Giuliani's involvement is one of the many unusual aspects of this case. He contacted Bharara on Feb. 24 to inform him that he planned to travel to Ankara on Zarrab's behalf. Trump fired Bharara in March; around that time, Giuliani began pressing the Justice Department for "some agreement between the United States and Turkey" to aid American "security interests" and help Zarrab, Giuliani said in a filing with the court. He argued that details of his contacts in Ankara and Washington shouldn't be shared with prosecutors.

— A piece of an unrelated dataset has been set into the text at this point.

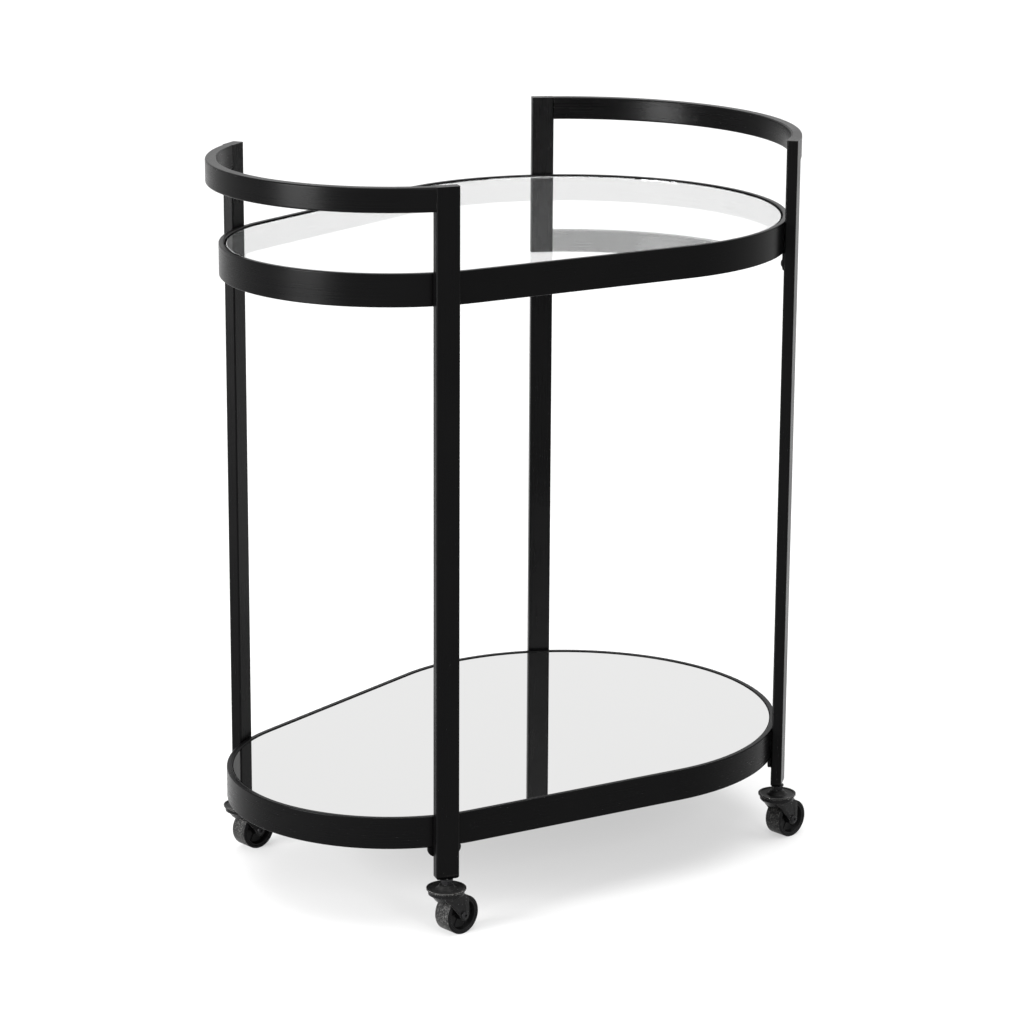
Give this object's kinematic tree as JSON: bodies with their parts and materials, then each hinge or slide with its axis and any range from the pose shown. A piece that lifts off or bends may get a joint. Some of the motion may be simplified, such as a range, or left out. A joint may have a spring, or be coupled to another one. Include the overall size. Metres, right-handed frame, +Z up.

Despite these various attempts to halt the prosecution, the case rolled forward -- and even broadened in an expanded indictment last month that named a former Turkish Cabinet minister and three other prominent Turks. Turkey's Justice Minister Bekir Bozdag on Sept. 11 condemned the expanded charges as another "coup attempt." Erdogan sees Gulenist plotting behind the 2013 allegations against his inner circle and a failed July 2016 military coup.
Erdogan may have hoped that Trump would support his push to free Zarrab. And Trump initially seemed sympathetic to the Turkish leader, inviting him to Washington for a May meeting. But that visit was marred when Erdogan's security detail attacked protesters outside the Turkish embassy; and Trump's maneuvering room has narrowed because of investigations surrounding his administration.

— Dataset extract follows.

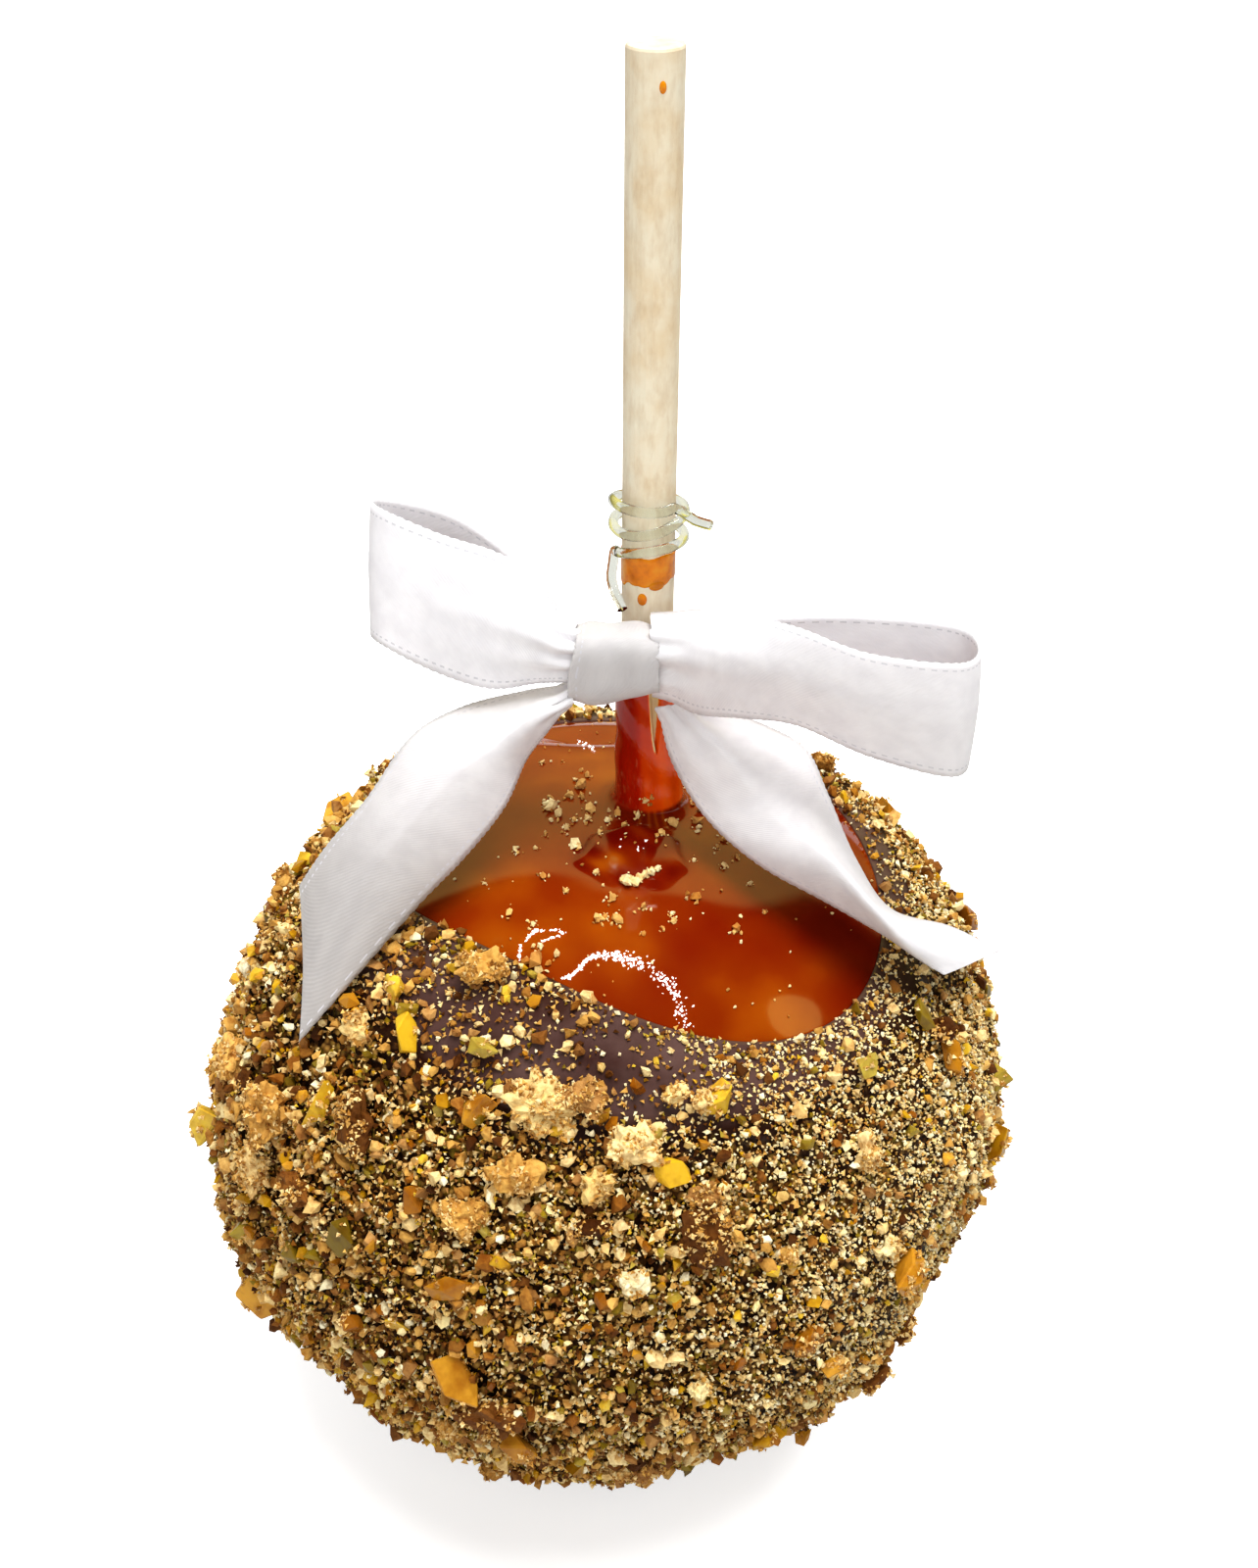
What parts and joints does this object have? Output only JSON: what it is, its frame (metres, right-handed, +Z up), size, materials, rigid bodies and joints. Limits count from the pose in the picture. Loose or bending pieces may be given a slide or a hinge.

Some U.S. officials fear that Erdogan might be seeking bargaining chips in the detention of Pastor Andrew Brunson, arrested a year ago on charges he backed Gulen, and the arrest this week of Metin Topuz, a longtime employee of the U.S. consulate in Istanbul, who a Turkish newspaper has alleged was in contact with a pro-Gulen prosecutor back in 2013. And Erdogan himself suggested last month a trade of Brunson for Gulen.
The phrase "NATO ally" is repeated so often about Turkey that it obscures how adversarial and autocratic recent Turkish actions have been. Washington is worried about what's next.